_What is expected_
What follows is a listing; give it again exactly, in its entirety.

Part of a data file
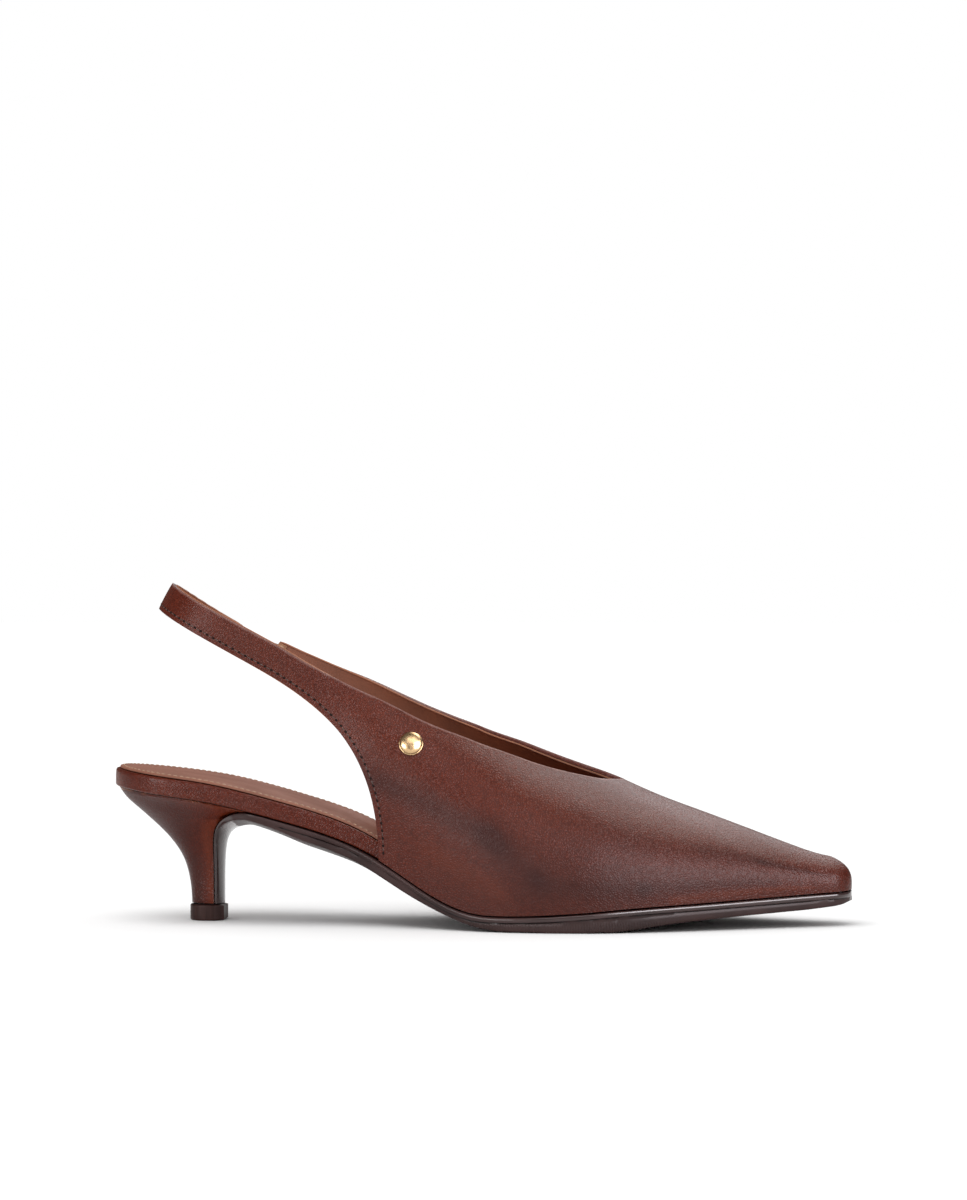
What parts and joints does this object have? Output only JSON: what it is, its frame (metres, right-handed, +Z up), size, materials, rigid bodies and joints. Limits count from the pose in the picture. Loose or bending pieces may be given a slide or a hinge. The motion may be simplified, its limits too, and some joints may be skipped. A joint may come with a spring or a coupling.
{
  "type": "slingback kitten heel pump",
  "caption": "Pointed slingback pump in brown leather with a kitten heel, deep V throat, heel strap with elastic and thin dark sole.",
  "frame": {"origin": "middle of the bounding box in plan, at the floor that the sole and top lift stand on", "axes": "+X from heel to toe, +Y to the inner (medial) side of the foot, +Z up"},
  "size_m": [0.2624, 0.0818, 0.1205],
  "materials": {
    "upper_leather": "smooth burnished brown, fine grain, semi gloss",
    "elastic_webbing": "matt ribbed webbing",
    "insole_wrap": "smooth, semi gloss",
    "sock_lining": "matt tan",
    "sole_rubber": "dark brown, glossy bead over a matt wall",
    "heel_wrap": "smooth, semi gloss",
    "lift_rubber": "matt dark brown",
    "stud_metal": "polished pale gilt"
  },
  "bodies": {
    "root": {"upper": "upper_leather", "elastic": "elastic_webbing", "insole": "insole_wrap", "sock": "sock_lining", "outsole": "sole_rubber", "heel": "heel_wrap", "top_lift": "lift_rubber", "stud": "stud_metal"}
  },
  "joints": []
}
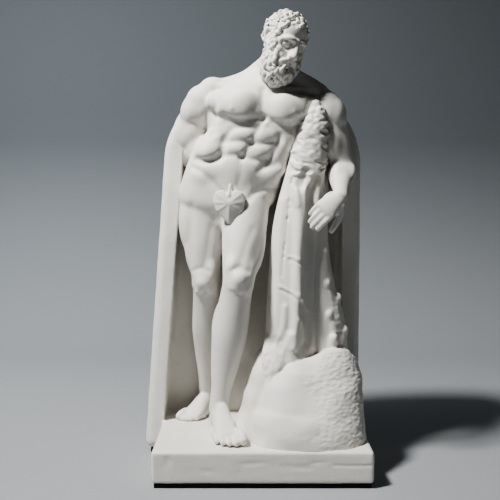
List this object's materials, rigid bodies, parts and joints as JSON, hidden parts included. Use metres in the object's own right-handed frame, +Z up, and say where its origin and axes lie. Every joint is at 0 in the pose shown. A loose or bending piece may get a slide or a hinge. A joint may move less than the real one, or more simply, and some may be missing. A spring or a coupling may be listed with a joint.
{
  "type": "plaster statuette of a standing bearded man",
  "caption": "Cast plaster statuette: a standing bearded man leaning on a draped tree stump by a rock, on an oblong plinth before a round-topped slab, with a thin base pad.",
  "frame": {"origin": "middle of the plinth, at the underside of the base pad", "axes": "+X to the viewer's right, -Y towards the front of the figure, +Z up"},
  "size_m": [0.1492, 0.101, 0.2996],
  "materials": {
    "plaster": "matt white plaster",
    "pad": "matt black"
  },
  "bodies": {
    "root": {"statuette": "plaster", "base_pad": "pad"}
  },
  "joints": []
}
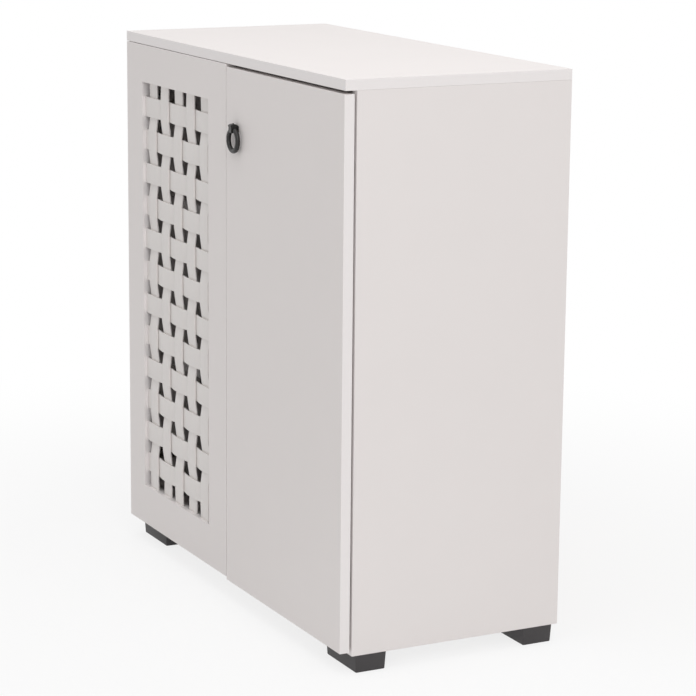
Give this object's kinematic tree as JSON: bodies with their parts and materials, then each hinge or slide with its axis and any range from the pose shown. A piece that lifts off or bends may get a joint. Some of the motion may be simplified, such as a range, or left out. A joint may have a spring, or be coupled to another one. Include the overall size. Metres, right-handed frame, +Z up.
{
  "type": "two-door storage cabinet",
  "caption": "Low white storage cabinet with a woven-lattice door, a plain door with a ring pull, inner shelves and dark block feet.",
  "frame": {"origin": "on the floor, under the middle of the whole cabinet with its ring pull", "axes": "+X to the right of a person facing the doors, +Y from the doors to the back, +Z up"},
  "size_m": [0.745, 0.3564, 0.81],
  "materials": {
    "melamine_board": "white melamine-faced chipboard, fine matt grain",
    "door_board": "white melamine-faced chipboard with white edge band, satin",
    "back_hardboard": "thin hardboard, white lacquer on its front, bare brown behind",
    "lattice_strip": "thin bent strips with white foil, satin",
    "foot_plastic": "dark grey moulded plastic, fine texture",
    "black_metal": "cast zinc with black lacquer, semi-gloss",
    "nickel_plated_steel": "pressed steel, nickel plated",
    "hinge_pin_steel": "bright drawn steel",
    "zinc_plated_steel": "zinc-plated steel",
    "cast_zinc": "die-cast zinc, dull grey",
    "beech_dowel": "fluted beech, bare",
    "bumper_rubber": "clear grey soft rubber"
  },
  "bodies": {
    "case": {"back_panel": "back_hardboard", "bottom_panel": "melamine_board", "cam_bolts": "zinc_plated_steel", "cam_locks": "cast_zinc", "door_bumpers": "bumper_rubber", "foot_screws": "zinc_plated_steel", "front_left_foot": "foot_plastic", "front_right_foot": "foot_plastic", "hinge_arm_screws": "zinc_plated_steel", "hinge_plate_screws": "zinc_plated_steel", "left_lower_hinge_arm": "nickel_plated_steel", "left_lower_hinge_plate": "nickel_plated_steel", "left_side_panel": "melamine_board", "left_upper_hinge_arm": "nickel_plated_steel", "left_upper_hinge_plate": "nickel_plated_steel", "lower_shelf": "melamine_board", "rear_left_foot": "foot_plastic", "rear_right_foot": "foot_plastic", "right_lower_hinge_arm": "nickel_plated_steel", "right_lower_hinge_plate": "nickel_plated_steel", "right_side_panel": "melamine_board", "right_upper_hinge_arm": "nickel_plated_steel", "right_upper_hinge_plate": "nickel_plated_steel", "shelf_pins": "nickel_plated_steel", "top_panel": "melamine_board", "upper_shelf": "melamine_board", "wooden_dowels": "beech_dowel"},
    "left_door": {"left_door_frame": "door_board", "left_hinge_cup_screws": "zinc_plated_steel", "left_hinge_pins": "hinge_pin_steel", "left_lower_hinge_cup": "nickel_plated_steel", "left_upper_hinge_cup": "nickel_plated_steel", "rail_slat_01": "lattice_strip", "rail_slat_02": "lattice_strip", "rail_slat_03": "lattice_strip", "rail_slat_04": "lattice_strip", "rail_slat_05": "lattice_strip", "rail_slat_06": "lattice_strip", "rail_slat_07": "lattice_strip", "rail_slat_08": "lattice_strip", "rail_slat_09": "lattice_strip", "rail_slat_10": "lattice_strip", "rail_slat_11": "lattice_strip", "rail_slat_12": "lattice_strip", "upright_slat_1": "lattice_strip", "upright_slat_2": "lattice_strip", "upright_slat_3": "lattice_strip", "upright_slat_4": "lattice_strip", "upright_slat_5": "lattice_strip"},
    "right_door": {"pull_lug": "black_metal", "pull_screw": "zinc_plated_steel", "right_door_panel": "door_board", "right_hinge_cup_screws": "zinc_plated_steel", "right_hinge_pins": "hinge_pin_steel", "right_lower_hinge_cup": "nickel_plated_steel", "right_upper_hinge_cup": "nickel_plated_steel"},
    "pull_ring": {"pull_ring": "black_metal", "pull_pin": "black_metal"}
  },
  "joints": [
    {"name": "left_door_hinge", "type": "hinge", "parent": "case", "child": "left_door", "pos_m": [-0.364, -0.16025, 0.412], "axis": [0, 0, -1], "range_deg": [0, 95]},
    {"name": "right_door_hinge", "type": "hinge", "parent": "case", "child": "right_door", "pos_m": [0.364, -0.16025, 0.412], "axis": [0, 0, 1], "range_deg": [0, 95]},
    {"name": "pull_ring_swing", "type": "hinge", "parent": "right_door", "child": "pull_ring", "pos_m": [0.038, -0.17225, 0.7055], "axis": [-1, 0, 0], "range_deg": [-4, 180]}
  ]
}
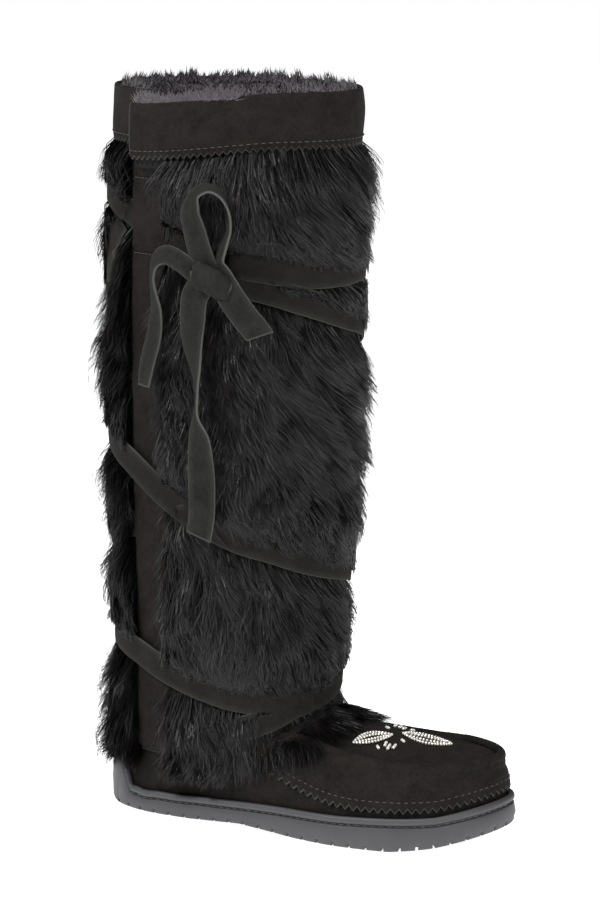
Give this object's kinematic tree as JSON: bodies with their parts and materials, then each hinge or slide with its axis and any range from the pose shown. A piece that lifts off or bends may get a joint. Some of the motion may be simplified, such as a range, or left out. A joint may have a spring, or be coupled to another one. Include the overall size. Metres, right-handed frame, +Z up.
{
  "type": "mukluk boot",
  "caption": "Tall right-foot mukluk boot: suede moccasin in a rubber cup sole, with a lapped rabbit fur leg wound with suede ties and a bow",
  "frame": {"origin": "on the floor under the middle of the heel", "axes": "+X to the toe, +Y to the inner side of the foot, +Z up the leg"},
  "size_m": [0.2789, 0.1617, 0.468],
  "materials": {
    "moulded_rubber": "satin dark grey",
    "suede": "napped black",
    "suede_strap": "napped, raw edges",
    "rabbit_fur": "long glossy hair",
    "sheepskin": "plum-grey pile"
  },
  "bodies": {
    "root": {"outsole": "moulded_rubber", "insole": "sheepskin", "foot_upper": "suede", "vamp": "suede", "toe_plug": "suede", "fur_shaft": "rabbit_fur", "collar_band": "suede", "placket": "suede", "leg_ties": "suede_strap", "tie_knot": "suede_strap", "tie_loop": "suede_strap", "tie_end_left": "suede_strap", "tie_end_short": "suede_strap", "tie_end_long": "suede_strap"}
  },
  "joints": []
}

_The answer_
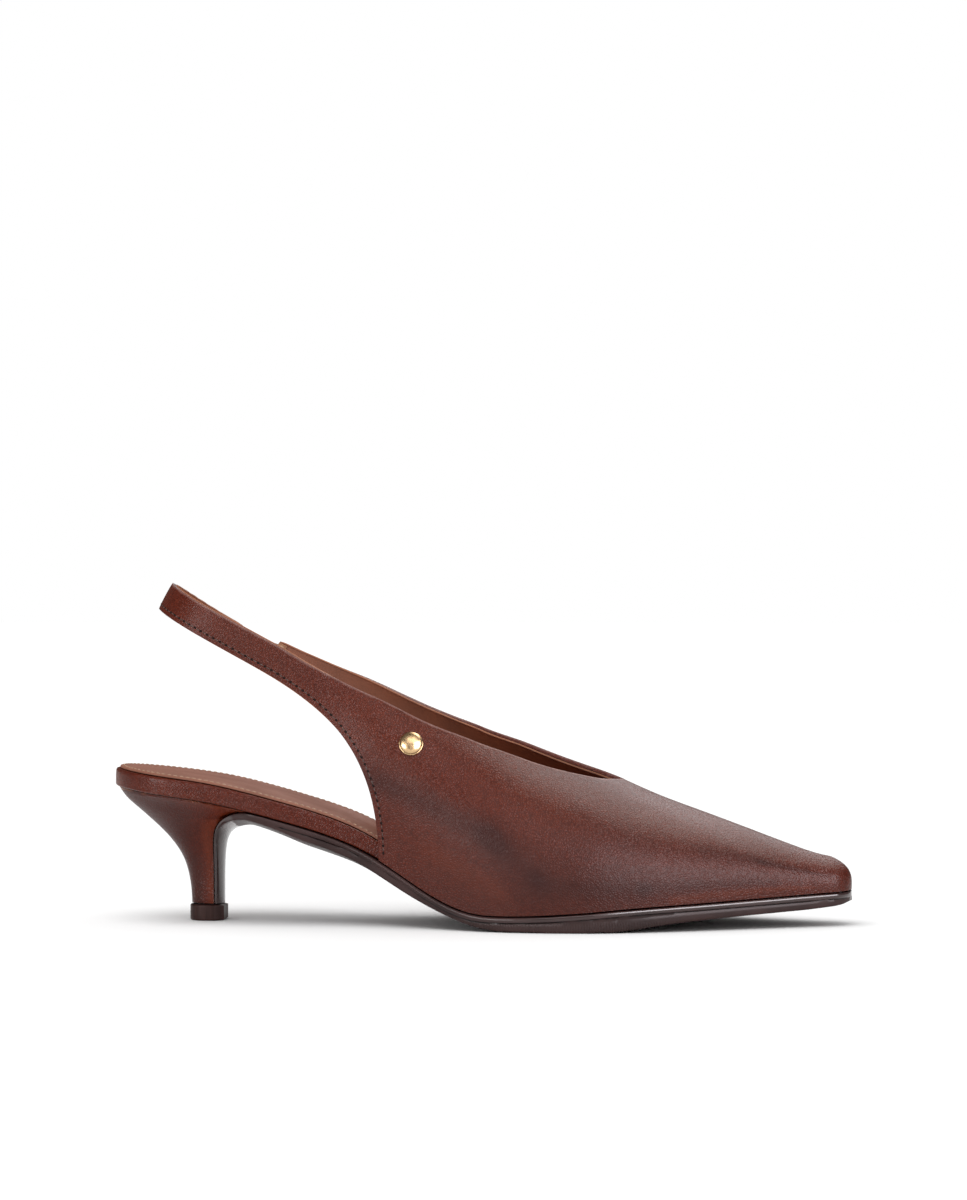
What parts and joints does this object have? Output only JSON: what it is, its frame (metres, right-handed, +Z up), size, materials, rigid bodies and joints. Limits count from the pose in the picture. Loose or bending pieces may be given a slide or a hinge. The motion may be simplified, its limits too, and some joints may be skipped. A joint may come with a spring or a coupling.
{
  "type": "slingback kitten heel pump",
  "caption": "Pointed slingback pump in brown leather with a kitten heel, deep V throat, heel strap with elastic and thin dark sole.",
  "frame": {"origin": "middle of the bounding box in plan, at the floor that the sole and top lift stand on", "axes": "+X from heel to toe, +Y to the inner (medial) side of the foot, +Z up"},
  "size_m": [0.2624, 0.0818, 0.1205],
  "materials": {
    "upper_leather": "smooth burnished brown, fine grain, semi gloss",
    "elastic_webbing": "matt ribbed webbing",
    "insole_wrap": "smooth, semi gloss",
    "sock_lining": "matt tan",
    "sole_rubber": "dark brown, glossy bead over a matt wall",
    "heel_wrap": "smooth, semi gloss",
    "lift_rubber": "matt dark brown",
    "stud_metal": "polished pale gilt"
  },
  "bodies": {
    "root": {"upper": "upper_leather", "elastic": "elastic_webbing", "insole": "insole_wrap", "sock": "sock_lining", "outsole": "sole_rubber", "heel": "heel_wrap", "top_lift": "lift_rubber", "stud": "stud_metal"}
  },
  "joints": []
}
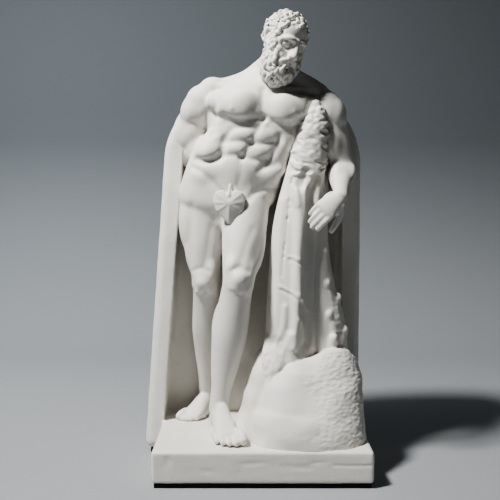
List this object's materials, rigid bodies, parts and joints as JSON, hidden parts included. Use metres in the object's own right-handed frame, +Z up, and say where its origin and axes lie. Every joint is at 0 in the pose shown. A loose or bending piece may get a slide or a hinge. A joint may move less than the real one, or more simply, and some may be missing. A spring or a coupling may be listed with a joint.
{
  "type": "plaster statuette of a standing bearded man",
  "caption": "Cast plaster statuette: a standing bearded man leaning on a draped tree stump by a rock, on an oblong plinth before a round-topped slab, with a thin base pad.",
  "frame": {"origin": "middle of the plinth, at the underside of the base pad", "axes": "+X to the viewer's right, -Y towards the front of the figure, +Z up"},
  "size_m": [0.1492, 0.101, 0.2996],
  "materials": {
    "plaster": "matt white plaster",
    "pad": "matt black"
  },
  "bodies": {
    "root": {"statuette": "plaster", "base_pad": "pad"}
  },
  "joints": []
}
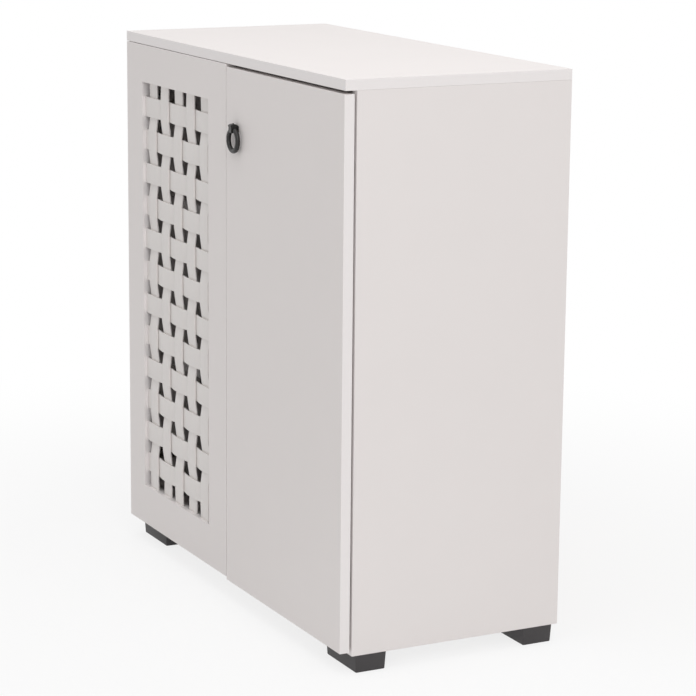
Give this object's kinematic tree as JSON: bodies with their parts and materials, then each hinge or slide with its axis and any range from the pose shown. A piece that lifts off or bends may get a joint. Some of the motion may be simplified, such as a range, or left out. A joint may have a spring, or be coupled to another one. Include the overall size. Metres, right-handed frame, +Z up.
{
  "type": "two-door storage cabinet",
  "caption": "Low white storage cabinet with a woven-lattice door, a plain door with a ring pull, inner shelves and dark block feet.",
  "frame": {"origin": "on the floor, under the middle of the whole cabinet with its ring pull", "axes": "+X to the right of a person facing the doors, +Y from the doors to the back, +Z up"},
  "size_m": [0.745, 0.3564, 0.81],
  "materials": {
    "melamine_board": "white melamine-faced chipboard, fine matt grain",
    "door_board": "white melamine-faced chipboard with white edge band, satin",
    "back_hardboard": "thin hardboard, white lacquer on its front, bare brown behind",
    "lattice_strip": "thin bent strips with white foil, satin",
    "foot_plastic": "dark grey moulded plastic, fine texture",
    "black_metal": "cast zinc with black lacquer, semi-gloss",
    "nickel_plated_steel": "pressed steel, nickel plated",
    "hinge_pin_steel": "bright drawn steel",
    "zinc_plated_steel": "zinc-plated steel",
    "cast_zinc": "die-cast zinc, dull grey",
    "beech_dowel": "fluted beech, bare",
    "bumper_rubber": "clear grey soft rubber"
  },
  "bodies": {
    "case": {"back_panel": "back_hardboard", "bottom_panel": "melamine_board", "cam_bolts": "zinc_plated_steel", "cam_locks": "cast_zinc", "door_bumpers": "bumper_rubber", "foot_screws": "zinc_plated_steel", "front_left_foot": "foot_plastic", "front_right_foot": "foot_plastic", "hinge_arm_screws": "zinc_plated_steel", "hinge_plate_screws": "zinc_plated_steel", "left_lower_hinge_arm": "nickel_plated_steel", "left_lower_hinge_plate": "nickel_plated_steel", "left_side_panel": "melamine_board", "left_upper_hinge_arm": "nickel_plated_steel", "left_upper_hinge_plate": "nickel_plated_steel", "lower_shelf": "melamine_board", "rear_left_foot": "foot_plastic", "rear_right_foot": "foot_plastic", "right_lower_hinge_arm": "nickel_plated_steel", "right_lower_hinge_plate": "nickel_plated_steel", "right_side_panel": "melamine_board", "right_upper_hinge_arm": "nickel_plated_steel", "right_upper_hinge_plate": "nickel_plated_steel", "shelf_pins": "nickel_plated_steel", "top_panel": "melamine_board", "upper_shelf": "melamine_board", "wooden_dowels": "beech_dowel"},
    "left_door": {"left_door_frame": "door_board", "left_hinge_cup_screws": "zinc_plated_steel", "left_hinge_pins": "hinge_pin_steel", "left_lower_hinge_cup": "nickel_plated_steel", "left_upper_hinge_cup": "nickel_plated_steel", "rail_slat_01": "lattice_strip", "rail_slat_02": "lattice_strip", "rail_slat_03": "lattice_strip", "rail_slat_04": "lattice_strip", "rail_slat_05": "lattice_strip", "rail_slat_06": "lattice_strip", "rail_slat_07": "lattice_strip", "rail_slat_08": "lattice_strip", "rail_slat_09": "lattice_strip", "rail_slat_10": "lattice_strip", "rail_slat_11": "lattice_strip", "rail_slat_12": "lattice_strip", "upright_slat_1": "lattice_strip", "upright_slat_2": "lattice_strip", "upright_slat_3": "lattice_strip", "upright_slat_4": "lattice_strip", "upright_slat_5": "lattice_strip"},
    "right_door": {"pull_lug": "black_metal", "pull_screw": "zinc_plated_steel", "right_door_panel": "door_board", "right_hinge_cup_screws": "zinc_plated_steel", "right_hinge_pins": "hinge_pin_steel", "right_lower_hinge_cup": "nickel_plated_steel", "right_upper_hinge_cup": "nickel_plated_steel"},
    "pull_ring": {"pull_ring": "black_metal", "pull_pin": "black_metal"}
  },
  "joints": [
    {"name": "left_door_hinge", "type": "hinge", "parent": "case", "child": "left_door", "pos_m": [-0.364, -0.16025, 0.412], "axis": [0, 0, -1], "range_deg": [0, 95]},
    {"name": "right_door_hinge", "type": "hinge", "parent": "case", "child": "right_door", "pos_m": [0.364, -0.16025, 0.412], "axis": [0, 0, 1], "range_deg": [0, 95]},
    {"name": "pull_ring_swing", "type": "hinge", "parent": "right_door", "child": "pull_ring", "pos_m": [0.038, -0.17225, 0.7055], "axis": [-1, 0, 0], "range_deg": [-4, 180]}
  ]
}
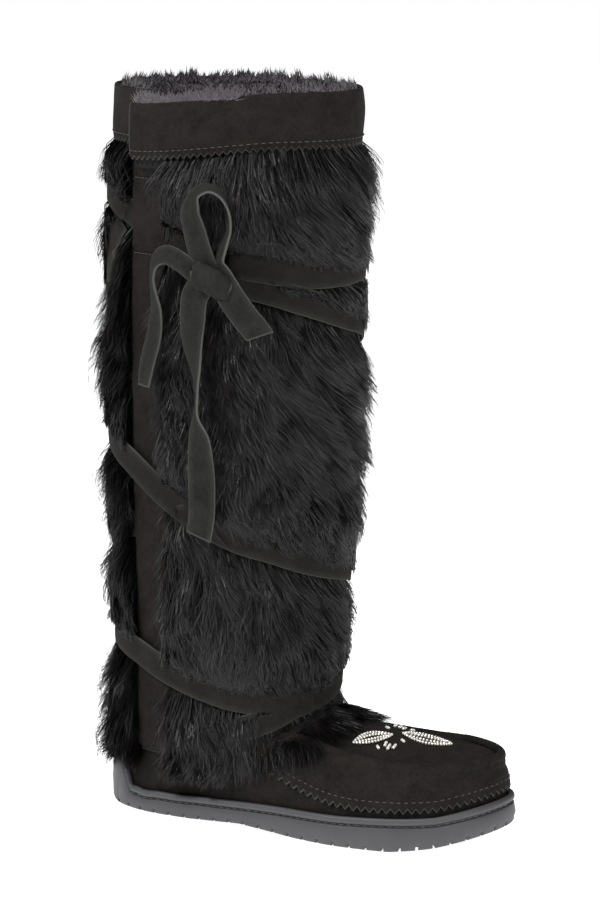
Give this object's kinematic tree as JSON: bodies with their parts and materials, then each hinge or slide with its axis and any range from the pose shown. A piece that lifts off or bends may get a joint. Some of the motion may be simplified, such as a range, or left out. A joint may have a spring, or be coupled to another one. Include the overall size. Metres, right-handed frame, +Z up.
{
  "type": "mukluk boot",
  "caption": "Tall right-foot mukluk boot: suede moccasin in a rubber cup sole, with a lapped rabbit fur leg wound with suede ties and a bow",
  "frame": {"origin": "on the floor under the middle of the heel", "axes": "+X to the toe, +Y to the inner side of the foot, +Z up the leg"},
  "size_m": [0.2789, 0.1617, 0.468],
  "materials": {
    "moulded_rubber": "satin dark grey",
    "suede": "napped black",
    "suede_strap": "napped, raw edges",
    "rabbit_fur": "long glossy hair",
    "sheepskin": "plum-grey pile"
  },
  "bodies": {
    "root": {"outsole": "moulded_rubber", "insole": "sheepskin", "foot_upper": "suede", "vamp": "suede", "toe_plug": "suede", "fur_shaft": "rabbit_fur", "collar_band": "suede", "placket": "suede", "leg_ties": "suede_strap", "tie_knot": "suede_strap", "tie_loop": "suede_strap", "tie_end_left": "suede_strap", "tie_end_short": "suede_strap", "tie_end_long": "suede_strap"}
  },
  "joints": []
}